On Tuesday, she made her fourth and final holiday visit as first lady to Children's National Hospital.
“Wonderful to be here,” she said. “This is one of my favorite events during the holiday season.”
During each of her visits, Mrs. Trump said she has seen that the spirit of Christmas is alive in each of the children, who are battling medical conditions.
The hospital tweaked the holiday program to safely accommodate the visit during the pandemic, which has claimed more than 300,000 lives in the United States.
“Mrs. Trump has our deep gratitude for joining every first lady since Bess Truman in bringing holiday cheer to children who are hospitalized and can’t be home during this special time of the year," said Dr. Kurt Newman, chief executive officer of the hospital.
The first lady sat in a chair in front of a towering Christmas tree adorning the hospital's atrium. Two patients, 6-year-old Riley Whitney and 8-year-old Sofia Martinez, sat with pillows on a red carpet in front to listen to Mrs. Trump read a book about holiday ornaments that come to life. In past years, Mrs. Trump read to a big crowd of patients and their families, hospital staffers and singers and dancers.
Her reading of the children’s Christmas story “Oliver the Ornament Meets Marley & Joan and Abbey” was broadcast over the hospital’s closed-circuit television system so patients could tune in from their rooms.

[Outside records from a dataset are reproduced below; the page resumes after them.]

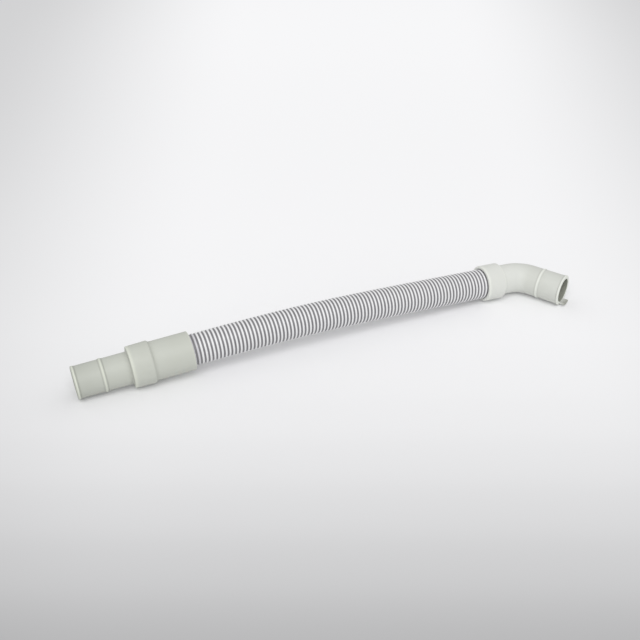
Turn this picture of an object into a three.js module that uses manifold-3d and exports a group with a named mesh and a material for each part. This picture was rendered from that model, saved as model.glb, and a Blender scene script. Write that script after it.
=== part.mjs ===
import * as THREE from 'three';
import { mergeVertices } from 'three/addons/utils/BufferGeometryUtils.js';
import Module from 'manifold-3d';

// Drain hose: a corrugated hose with a straight rubber cuff on one end and a rubber elbow on the other.
// Millimetres and degrees, +Z up, the floor at Z = 0. Distances run along the hose from the straight
// cuff's mouth. Each piece is a wall drawn as points of distance and radius, turned into a tube and
// laid along the way that the hose takes.

// Corrugated hose
const hoseRadius = 12.85;
const hoseWall = 2.45;
const groovePitch = 3.14;
const grooveCount = 85;
const grooveDepth = 0.6;
const grooveMouthWidth = 1.8;
const grooveFloorWidth = 1.0;
const firstGrooveGap = 0.25;
const lastGrooveCover = 1.45;
const straightPlug = 30;
const elbowPlug = 14;
const plugClearance = 0.3;

// Straight cuff
const boreRadius = 10.4;
const spigotRadius = 13;
const mouthBeadRadius = 13.4;
const mouthBeadWidth = 2.4;
const beadSlope = 0.4;
const ribRadius = 13.6;
const ribWidth = 2.4;
const ribAt = 22.7;
const spigotLength = 44.4;
const collarNearRadius = 16.8;
const collarFarRadius = 17.2;
const collarWidth = 16.7;
const collarSlope = 1.5;
const sleeveRadius = 15.8;
const sleeveLength = 32.8;

// Elbow
const elbowCollarRadius = 15.5;
const elbowCollarWidth = 16.9;
const elbowTubeRadius = 12.8;
const elbowNeck = 11;
const bendRadius = 22.5;
const bendAngle = 55.4;
const elbowRibRadius = 13.3;
const elbowRibPast = 9.3;
const elbowSpout = 29.8;
const elbowBeadWidth = 1.4;
const tongueLength = 5;
const tongueRoot = 1.5;
const tongueInset = 0.15;
const tongueWall = 1.4;
const tongueNearAngle = 30;
const tongueFarAngle = 20;

// How the hose lies: its headings and rises at shares of its length in sight. The first and last rises
// come from how the cuffs rest, and the ones between them all move alike to meet both cuffs.
const lieShares = [0, 0.06, 0.25, 0.5, 0.75, 0.94, 1];
const lieHeadings = [0, 1.2, 2.5, 3.1, 3.3, 3.0, 2.45];
const lieRises = [3.3, 1.1, -1.85, -3.2, -2.9];
const lieSteps = 1000;

// Fineness of the meshes
const hoseSides = 12;
const cuffSides = 32;
const bendSteps = 8;
const boreStep = 8 * groovePitch;
const wayStep = 0.5;
const tongueArcSteps = 6;

const radians = THREE.MathUtils.degToRad;
const vertical = new THREE.Vector3(0, 0, 1);

// Where each piece starts and ends
const collarAt = spigotLength;
const sleeveAt = collarAt + collarWidth;
const hoseAt = sleeveAt + sleeveLength;
const hoseBoreRadius = hoseRadius - hoseWall;
const hoseInSight = firstGrooveGap + grooveCount * groovePitch - lastGrooveCover;
const elbowAt = hoseAt + hoseInSight;
const neckAt = elbowAt + elbowCollarWidth;
const bendAt = neckAt + elbowNeck;
const bendLength = bendRadius * radians(bendAngle);
const spoutAt = bendAt + bendLength;
const elbowRibAt = spoutAt + elbowRibPast;
const elbowMouthAt = spoutAt + elbowSpout;

// The straight cuff rests on its mouth bead and on the near edge of its collar. The elbow rests on the
// far edge of its collar and on its mouth bead. The hose arches from one to the other.
const riseStart = Math.atan2(collarNearRadius - mouthBeadRadius, collarAt);
const elbowReach = elbowNeck + bendRadius * Math.sin(radians(bendAngle))
  + elbowSpout * Math.cos(radians(bendAngle));
const riseEnd = -Math.atan2(elbowCollarRadius - mouthBeadRadius, elbowReach);
const mouthHeight = mouthBeadRadius * Math.cos(riseStart);
const hoseStartHeight = mouthHeight + hoseAt * Math.sin(riseStart);
const hoseEndHeight = elbowCollarRadius * Math.cos(riseEnd) - elbowCollarWidth * Math.sin(riseEnd);
const meanSlope = (hoseEndHeight - hoseStartHeight) / hoseInSight;

// The smooth curve through values at the shares in lieShares
function throughStops(values, share) {
  const last = lieShares.length - 1;
  const next = lieShares.findIndex((stop) => stop > share);
  const i = next < 0 ? last - 1 : next - 1;
  const slopes = [i, i + 1].map((k) => {
    const before = Math.max(k - 1, 0);
    const after = Math.min(k + 1, last);
    return (values[after] - values[before]) / (lieShares[after] - lieShares[before]);
  });
  const span = lieShares[i + 1] - lieShares[i];
  const t = (share - lieShares[i]) / span;
  const near = (1 + 2 * t) * (1 - t) ** 2 * values[i] + t * (1 - t) ** 2 * span * slopes[0];
  const far = t * t * (3 - 2 * t) * values[i + 1] + t * t * (t - 1) * span * slopes[1];
  return near + far;
}

function meanOverHose(value) {
  let sum = 0;
  for (let i = 0; i < lieSteps; i += 1) sum += value((i + 0.5) / lieSteps);
  return sum / lieSteps;
}

const headings = lieHeadings.map(radians);
const setRises = [riseStart, ...lieRises.map(radians), riseEnd];
const moves = setRises.map((rise, i) => (i === 0 || i === setRises.length - 1 ? 0 : 1));
const lack = meanSlope - meanOverHose((share) => Math.sin(throughStops(setRises, share)));
const shift = lack / meanOverHose((share) => throughStops(moves, share));
const rises = setRises.map((rise, i) => rise + shift * moves[i]);

function direction(heading, rise) {
  return new THREE.Vector3(
    Math.cos(heading) * Math.cos(rise),
    Math.sin(heading) * Math.cos(rise),
    Math.sin(rise),
  );
}

// The way's direction at a distance along it
function forwardAt(distance) {
  const share = THREE.MathUtils.clamp((distance - hoseAt) / hoseInSight, 0, 1);
  const forward = direction(throughStops(headings, share), throughStops(rises, share));
  const turn = THREE.MathUtils.clamp((distance - bendAt) / bendRadius, 0, radians(bendAngle));
  const side = forward.clone().cross(vertical).normalize();
  return forward.multiplyScalar(Math.cos(turn)).addScaledVector(side, Math.sin(turn));
}

const wayPoints = [new THREE.Vector3(0, 0, mouthHeight)];
for (let distance = 0; distance < elbowMouthAt + tongueLength; distance += wayStep) {
  const next = wayPoints.at(-1).clone();
  wayPoints.push(next.addScaledVector(forwardAt(distance + wayStep / 2), wayStep));
}

function pointAt(distance) {
  const place = THREE.MathUtils.clamp(distance / wayStep, 0, wayPoints.length - 2);
  const index = Math.floor(place);
  return wayPoints[index].clone().lerp(wayPoints[index + 1], place - index);
}

// Lays a shape that stands on its own Y axis along the way. Its X goes to the right, its Z upwards.
function layAlongWay(geometry) {
  const position = geometry.getAttribute('position');
  for (let i = 0; i < position.count; i += 1) {
    const distance = position.getY(i);
    const forward = forwardAt(distance);
    const right = forward.clone().cross(vertical).normalize();
    const upward = right.clone().cross(forward);
    const place = pointAt(distance);
    place.addScaledVector(right, position.getX(i)).addScaledVector(upward, position.getZ(i));
    position.setXYZ(i, place.x, place.y, place.z);
  }
  return closed(geometry);
}

// The same surface with its shared corners merged
function closed(geometry) {
  geometry.deleteAttribute('normal');
  geometry.deleteAttribute('uv');
  const merged = mergeVertices(geometry, 1e-4);
  merged.computeVertexNormals();
  return merged;
}

// Adds points to a wall at the given distances, so that it can bend there
function withStops(wall, stops) {
  const points = [];
  wall.forEach(([distance, radius], i) => {
    points.push([distance, radius]);
    const [nextDistance, nextRadius] = wall[(i + 1) % wall.length];
    const between = stops.filter((stop) => (stop - distance) * (stop - nextDistance) < 0);
    between.sort((a, b) => Math.abs(a - distance) - Math.abs(b - distance));
    for (const stop of between) {
      const share = (stop - distance) / (nextDistance - distance);
      points.push([stop, THREE.MathUtils.lerp(radius, nextRadius, share)]);
    }
  });
  return points;
}

// A tube from its wall: the outside from the first end to the last, and the inside back again
function tube(wall, sides) {
  const points = wall.map(([distance, radius]) => new THREE.Vector2(radius, distance));
  points.push(points[0].clone());
  return layAlongWay(new THREE.LatheGeometry(points, sides));
}

// A raised ring on a tube, with sloping sides
function ring(centre, width, radius, tubeRadius) {
  return [
    [centre - width / 2 - beadSlope, tubeRadius],
    [centre - width / 2, radius],
    [centre + width / 2, radius],
    [centre + width / 2 + beadSlope, tubeRadius],
  ];
}

function straightCuff() {
  const socketFloor = hoseAt - straightPlug - plugClearance;
  const socketRadius = hoseRadius + plugClearance;
  const outside = [
    [0, mouthBeadRadius],
    [mouthBeadWidth, mouthBeadRadius],
    [mouthBeadWidth + beadSlope, spigotRadius],
    ...ring(ribAt, ribWidth, ribRadius, spigotRadius),
    [collarAt, spigotRadius],
    [collarAt, collarNearRadius],
    [sleeveAt, collarFarRadius],
    [sleeveAt + collarSlope, sleeveRadius],
    [hoseAt, sleeveRadius],
  ];
  const inside = [
    [hoseAt, socketRadius],
    [socketFloor, socketRadius],
    [socketFloor, boreRadius],
    [0, boreRadius],
  ];
  return tube([...outside, ...inside], cuffSides);
}

function corrugatedHose() {
  const start = hoseAt - straightPlug;
  const end = elbowAt + elbowPlug;
  const outside = [[start, hoseRadius]];
  for (let i = 0; i < grooveCount; i += 1) {
    const centre = hoseAt + firstGrooveGap + (i + 0.5) * groovePitch;
    outside.push(
      [centre - grooveMouthWidth / 2, hoseRadius],
      [centre - grooveFloorWidth / 2, hoseRadius - grooveDepth],
      [centre + grooveFloorWidth / 2, hoseRadius - grooveDepth],
      [centre + grooveMouthWidth / 2, hoseRadius],
    );
  }
  outside.push([end, hoseRadius]);
  const inside = [[end, hoseBoreRadius]];
  for (let stop = elbowAt; stop > hoseAt; stop -= boreStep) inside.push([stop, hoseBoreRadius]);
  inside.push([start, hoseBoreRadius]);
  return tube([...outside, ...inside], hoseSides);
}

// The tongue stands out of the bottom of the elbow's mouth, from the right side to the left of it
function tongue() {
  const inner = boreRadius + tongueInset;
  const outer = inner + tongueWall;
  const bottom = -Math.PI / 2;
  const rightEdge = bottom + radians(tongueNearAngle);
  const leftEdge = bottom - radians(tongueFarAngle);
  const section = new THREE.Shape();
  section.absarc(0, 0, outer, leftEdge, rightEdge, false);
  section.absarc(0, 0, inner, rightEdge, leftEdge, true);
  const depth = tongueLength + tongueRoot;
  const settings = { depth, bevelEnabled: false, curveSegments: tongueArcSteps };
  const geometry = new THREE.ExtrudeGeometry(section, settings);
  geometry.rotateX(Math.PI / 2);
  geometry.translate(0, elbowMouthAt + tongueLength, 0);
  return layAlongWay(geometry);
}

function elbow() {
  const socketFloor = elbowAt + elbowPlug + plugClearance;
  const socketRadius = hoseRadius + plugClearance;
  const outside = [
    [elbowAt, elbowCollarRadius],
    [neckAt, elbowCollarRadius],
    [neckAt, elbowTubeRadius],
    ...ring(elbowRibAt, ribWidth, elbowRibRadius, elbowTubeRadius),
    [elbowMouthAt - elbowBeadWidth - beadSlope, spigotRadius],
    [elbowMouthAt - elbowBeadWidth, mouthBeadRadius],
    [elbowMouthAt, mouthBeadRadius],
  ];
  const inside = [
    [elbowMouthAt, boreRadius],
    [socketFloor, boreRadius],
    [socketFloor, socketRadius],
    [elbowAt, socketRadius],
  ];
  const stops = [];
  for (let i = 0; i <= bendSteps; i += 1) stops.push(bendAt + (bendLength * i) / bendSteps);
  const wall = withStops([...outside, ...inside], stops);
  return joined(tube(wall, cuffSides), tongue());
}

const wasm = await Module();
wasm.setup();

function solid(geometry) {
  const vertProperties = new Float32Array(geometry.getAttribute('position').array);
  const triVerts = new Uint32Array(geometry.getIndex().array);
  return new wasm.Manifold(new wasm.Mesh({ numProp: 3, vertProperties, triVerts }));
}

function joined(first, second) {
  const mesh = solid(first).add(solid(second)).getMesh();
  const geometry = new THREE.BufferGeometry();
  geometry.setAttribute('position', new THREE.BufferAttribute(mesh.vertProperties, 3));
  geometry.setIndex(new THREE.BufferAttribute(mesh.triVerts, 1));
  geometry.computeVertexNormals();
  return geometry;
}

function piece(name, geometry, color, roughness) {
  const material = new THREE.MeshStandardMaterial({ color, roughness, metalness: 0 });
  const mesh = new THREE.Mesh(geometry, material);
  mesh.name = name;
  return mesh;
}

const drainHose = new THREE.Group();
drainHose.add(piece('straight_cuff', straightCuff(), 0xc5cabf, 0.6));
drainHose.add(piece('corrugated_hose', corrugatedHose(), 0xeeeef0, 0.5));
drainHose.add(piece('elbow_cuff', elbow(), 0xd0d5ca, 0.6));

// The origin is on the floor, under the middle of the part
const box = new THREE.Box3().setFromObject(drainHose);
const middle = box.getCenter(new THREE.Vector3());
drainHose.position.set(-middle.x, -middle.y, -box.min.z);

export default drainHose;
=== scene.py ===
"""Drain hose: a corrugated hose between a straight rubber cuff and a rubber elbow, on a pale floor."""

import math

import bmesh
import bpy
import numpy as np
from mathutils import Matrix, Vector


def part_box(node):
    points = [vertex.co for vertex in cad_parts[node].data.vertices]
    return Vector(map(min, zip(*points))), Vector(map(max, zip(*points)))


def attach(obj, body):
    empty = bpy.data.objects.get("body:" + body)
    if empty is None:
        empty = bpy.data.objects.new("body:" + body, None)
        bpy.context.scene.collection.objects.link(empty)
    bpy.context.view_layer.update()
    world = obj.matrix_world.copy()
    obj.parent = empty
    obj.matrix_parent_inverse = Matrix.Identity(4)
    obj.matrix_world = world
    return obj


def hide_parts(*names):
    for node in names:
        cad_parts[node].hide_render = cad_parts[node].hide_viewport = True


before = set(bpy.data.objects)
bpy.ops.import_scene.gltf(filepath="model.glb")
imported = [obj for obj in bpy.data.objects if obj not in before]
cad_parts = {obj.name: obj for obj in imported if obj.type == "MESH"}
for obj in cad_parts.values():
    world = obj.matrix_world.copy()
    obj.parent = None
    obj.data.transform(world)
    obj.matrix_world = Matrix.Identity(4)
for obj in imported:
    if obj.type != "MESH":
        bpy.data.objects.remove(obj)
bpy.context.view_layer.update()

MM = 0.001

# Corrugated hose
HOSE_RADIUS = 12.85 * MM
HOSE_BORE_RADIUS = 10.4 * MM
GROOVE_PITCH = 3.14 * MM
GROOVE_COUNT = 85
GROOVE_DEPTH = 0.6 * MM
GROOVE_MOUTH_WIDTH = 2.2 * MM
GROOVE_FLOOR_WIDTH = 0.8 * MM
FIRST_GROOVE_GAP = 0.25 * MM
LAST_GROOVE_COVER = 1.45 * MM
STRAIGHT_PLUG = 30 * MM
ELBOW_PLUG = 14 * MM
PLUG_CLEARANCE = 0.3 * MM

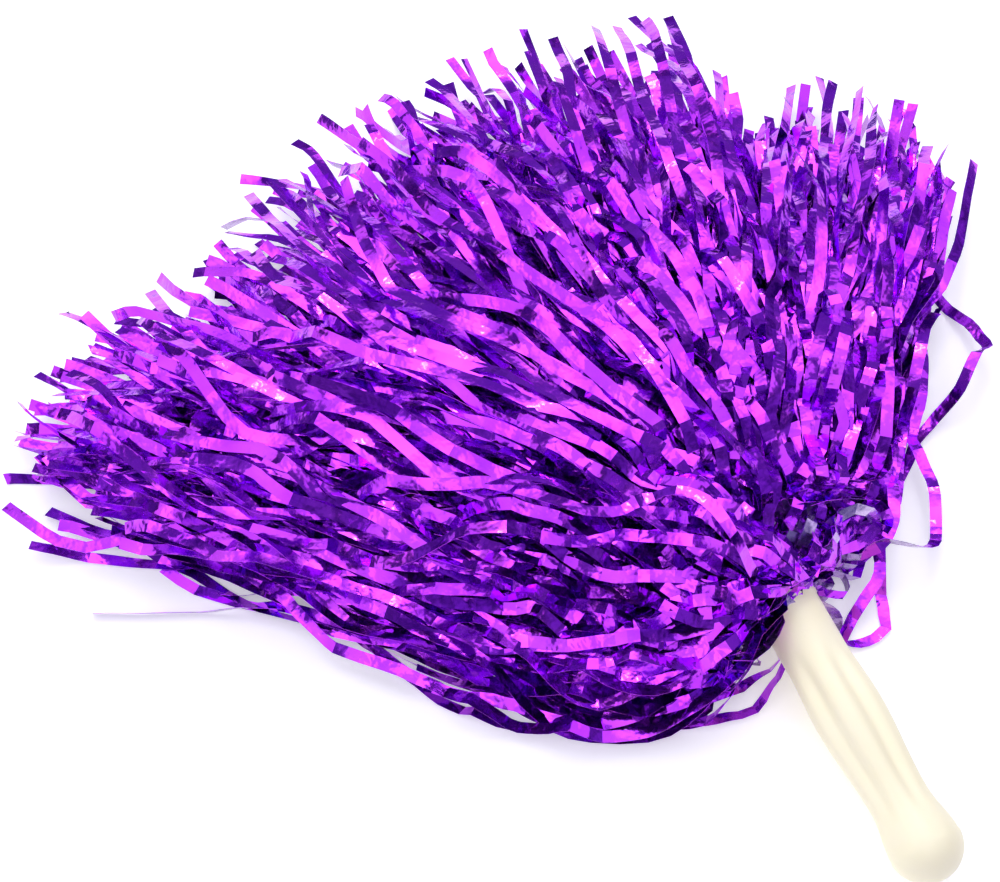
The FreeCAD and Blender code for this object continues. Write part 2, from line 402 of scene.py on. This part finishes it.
# %% [markdown]
# ## Strips of one lock
# The strips of a lock start side by side, bent round the bore, and flatten out past the mouth.
# Near it they share their creases, like pages of one sheet. Further out each has its own folds,
# twist and length, and now and then one strays. What rises too high is pressed down softly, and
# nothing goes through the table.

# %% Strips of one lock
CUT_SHARE = 0.36          # the shortest strip lacks this share of its lock's length
CREASE_SPACING = 0.010
FLAT_BY = 0.075           # strips lie level from here on
FOLDS_END = (0.10, 0.17)  # shared creases fade out between these places
STRAY_SHARE = 0.025       # share of the strips that wander off on their own
STRAY_WANDER = 2.3
PLACED_WANDER = 0.45      # strips on a given path keep closer to it
MOST_ROLL = 1.2           # radians of twist


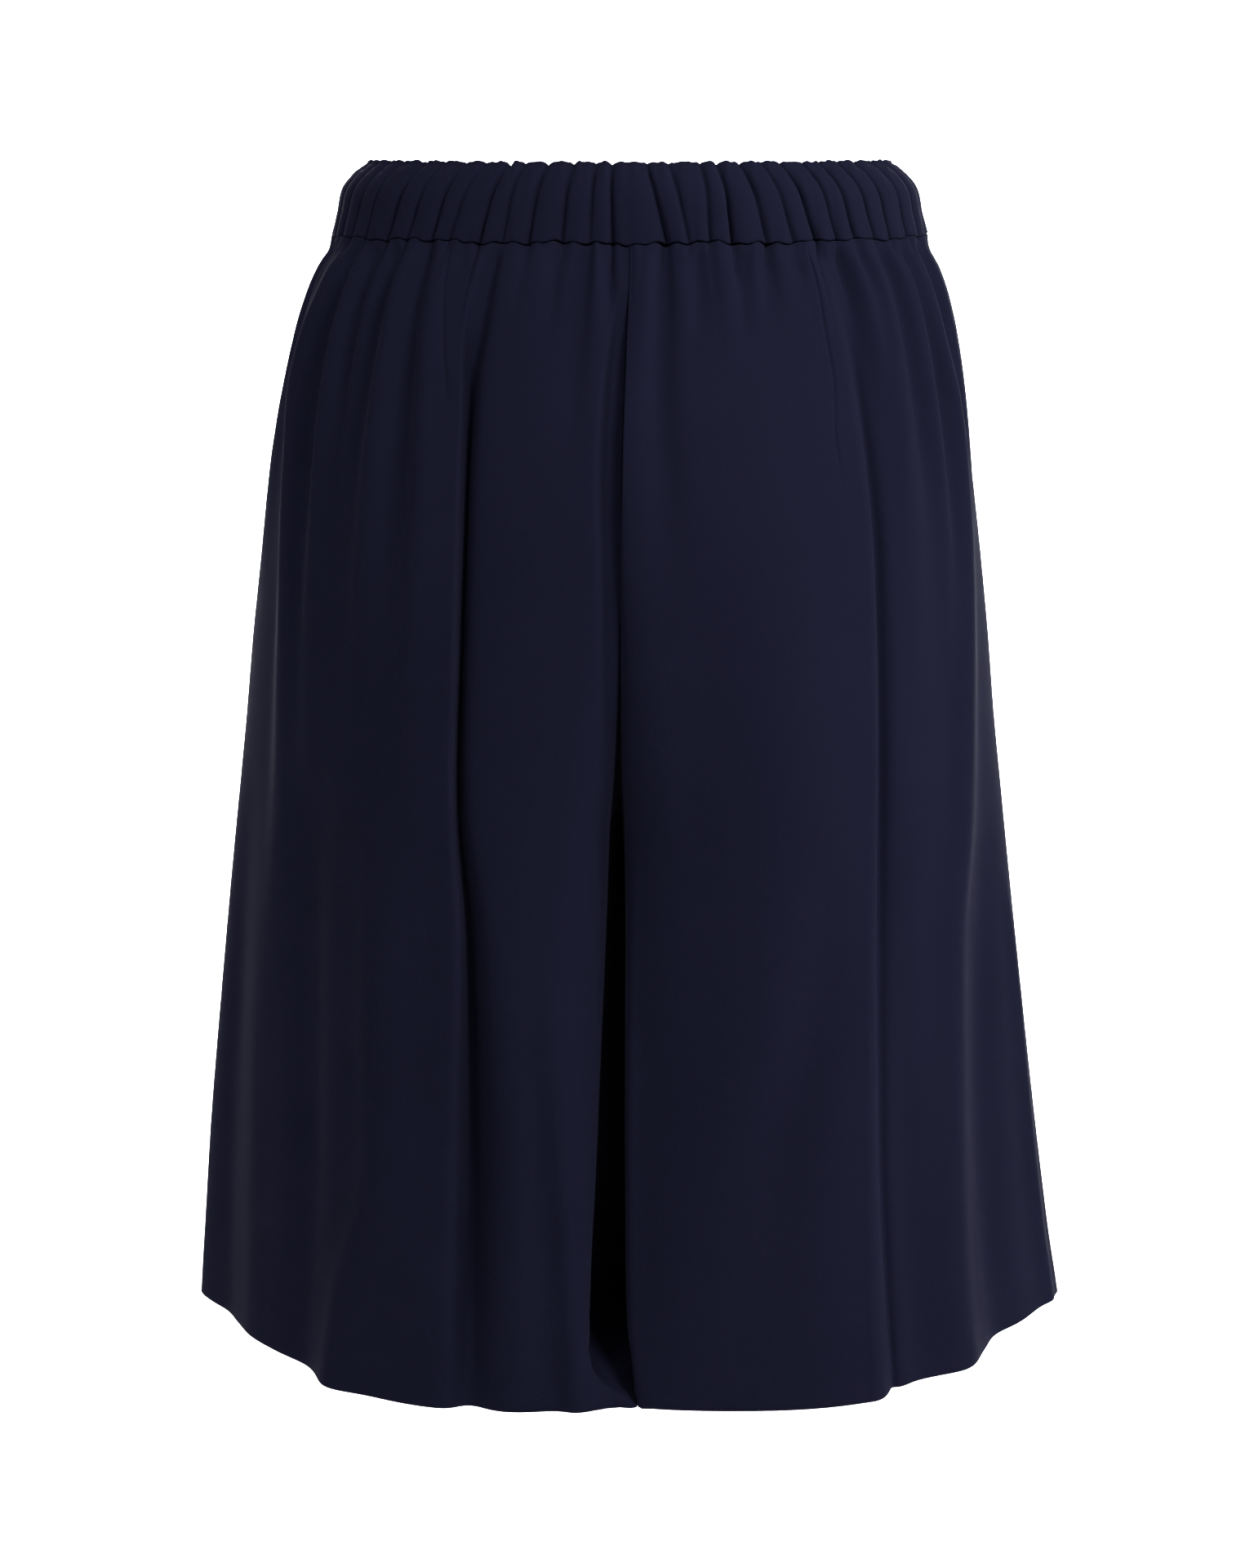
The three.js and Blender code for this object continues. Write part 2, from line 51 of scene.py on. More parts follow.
# Heights of the cut
BAND_TOP, BAND_BOTTOM = 17.5, -17.5
SEAM_GAP = 0.3
PANEL_TOP = BAND_BOTTOM - SEAM_GAP
CROTCH = -278.0
HEM = -537.0
FRONT_WAIST_DROP, WAIST_DROP_END = 6.5, -200.0

# The centre seam's way down the seat, and how much flatter the front is cut than the back
SEAT_TOP, SEAT_ROUNDNESS, SEAT_DEPTH = -50.0, 2.8, 140.0
FRONT_PINCH, FRONT_OPEN = 0.6, 0.6

# The cleft of the seat and the inner faces of the legs
INSEAM_CLEARANCE, INSEAM_PARTING = 1.0, 30.0
CORNER_SQUARENESS, INNER_SPREAD, TURN_LENGTH = 2.3, 0.7, 0.8
CLEFT_SHUT, CLEFT_OPEN = 0.3, 0.8
HEM_CLEFT_TOP, HEM_CLEFT_END, HEM_CLEFT_SHUT = -500.0, -526.0, 0.84

# Cloth, turned edges and allowances
CLOTH = 0.55
SEAM_TURN, SEAM_ALLOWANCE, SEAM_SHUT = 0.9, 9.0, 0.005
WAIST_TURN, WAIST_ALLOWANCE = 0.7, 1.2
HEM_TURN, HEM_DEPTH = 1.2, 30.0
BAND_FOLD = 1.25
FIRST_STITCH = 1.5
FLUSH_STEP = 0.02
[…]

Todd Zimmerman, who is writing a series of children’s books featuring the Christmastime adventures of Oliver the Ornament, said the stories also serve to teach children about kindness, especially in the face of bullying. During her time as first lady, Mrs. Trump has raised awareness about the harmful effects of bullying.
Zimmerman said he was glad Mrs. Trump's visit would help take the children's minds “off of what they're going through, if only for an hour."
When the reading ended, singer Mariah Carey’s rendition of “All I Want for Christmas is You” was played and the first lady went to call out numbers in a Bingo game. The game is played twice a week to give the children a mental break from their medical conditions.
The hospital marked 150 years of pediatric care and research this month. Volunteers opened the hospital in 1870 with 12 beds for children displaced after the Civil War.